Grazing permits provide a prime example. Under the existing system that allocates permit preferences for public grazing lands to adjacent ranchers, there is little de facto distinction between the public and private interests. The permits are transferable along with the base ranches, and are reflected in the value of the ranches for borrowing and sale purposes. As a result, ranchers frequently make sizable private investments on public lands for fencing, pipelines, wells, and so on.
But despite these incidents of private ownership, the permits are nonetheless legally treated as mere “privileges,” subject to casual revocation or reduction, often at the whim of local bureaucrats. Indeed, grazing permits are essentially the only significant government benefit to which the rights of due process of law do not attach. The Supreme Court abolished the distinction between rights and privileges in 1970, but procedural protections such as the right to a hearing, to present evidence, and to cross- examine witnesses have not yet been extended to permit holders.
C. Administrative Reform. Reforms that induce public land managers to behave like their private counterparts could marginally improve efficiency. Perhaps the most meaningful reform would be to tie agency budgets to returns from the lands supervised. Requiring bureaucrats to pay their own way to some degree could induce market-sensitive management and the sale of non- revenue-generating properties.
Federal stewardship responsibilities mandate responsiveness to the public interest. Specifically, a balance of important interests, such as resource development, grazing, recreation, and preservation, is required. Unfortunately, it is the nature of bureaucracy that it is more responsive to special rather than general interests.

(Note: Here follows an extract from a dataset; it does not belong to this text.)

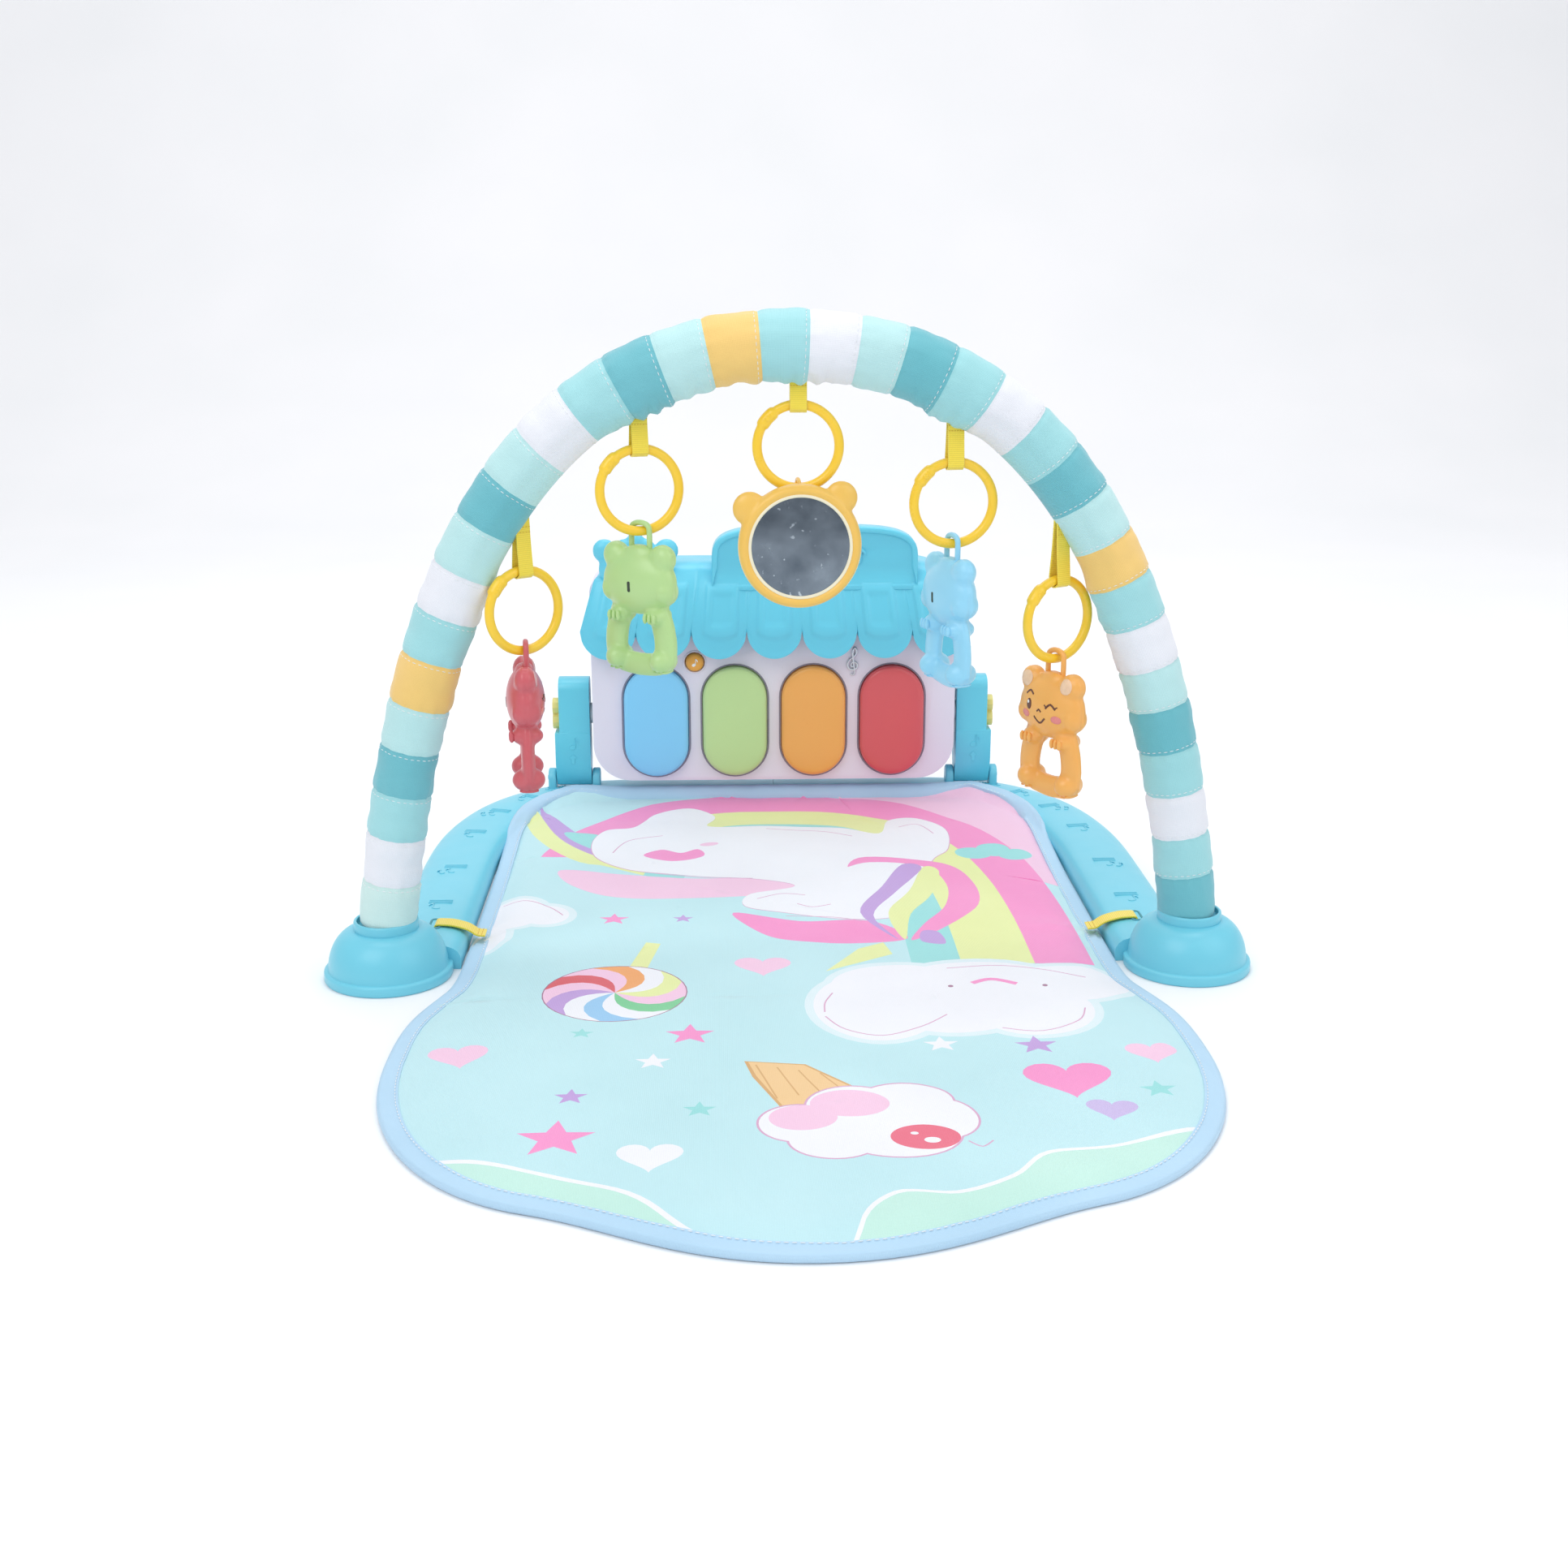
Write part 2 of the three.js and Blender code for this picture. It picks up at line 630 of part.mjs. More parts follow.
function buildKeys() {
  const colours = ["blue", "green", "orange", "red"];
  const inside = PIANO_FRONT_Y + PIANO_WALL + GAP;
  for (let i = 0; i < KEY_COUNT; i += 1) {
    const cap = prismY(keyOutline(i, 0), PIANO_FRONT_Y - KEY_PROUD + 2, inside + 1, 4);
    const crown = prismY(keyOutline(i, -2.5), PIANO_FRONT_Y - KEY_PROUD, PIANO_FRONT_Y, 4);
    const flange = prismY(keyOutline(i, KEY_FLANGE), inside, inside + 2, 4);
    add(`key_${colours[i]}`, joined(cap, crown, flange), colours[i]);
  }
  const button = joined(
    prismY(disc(BUTTON_X, BUTTON_Z, BUTTON_R), PIANO_FRONT_Y - 3.5, inside + 1, 8),
    prismY(disc(BUTTON_X, BUTTON_Z, BUTTON_R + 2), inside, inside + 1.5, 8),
  );
  add("mode_button", button, "orange");
  const slider = joined(
    prismY(
      roundedRect(SWITCH_X, SWITCH_Z - 2.9, SWITCH_Z + 2.9, 5, 1),
      PIANO_BACK_Y - PIANO_WALL - 1,
      PIANO_BACK_Y + 2,
      1,
    ),
    prismY(
      roundedRect(SWITCH_X, SWITCH_Z - 5, SWITCH_Z + 5, 7, 1),
      PIANO_BACK_Y - PIANO_WALL - GAP - 1.6,
      PIANO_BACK_Y - PIANO_WALL - GAP,
      1,
    ),
  );
  add("power_switch", slider, "rubber");
}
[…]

Conversely, it is market rather than political incentives that lend themselves to fulfilling the long-term interests of the public. Yet the present trend is to remove rather than encourage private incentives. Efficiency will be enhanced in proportion to the degree of market forces allowed to operate. Government itself is an impediment to sound land management. Meaningful reform can be achieved only by limiting government’s role and enhancing private property rights. Far from adding to the already vast supply of wilderness lands, we should place in private control those lands best suited to efficient development.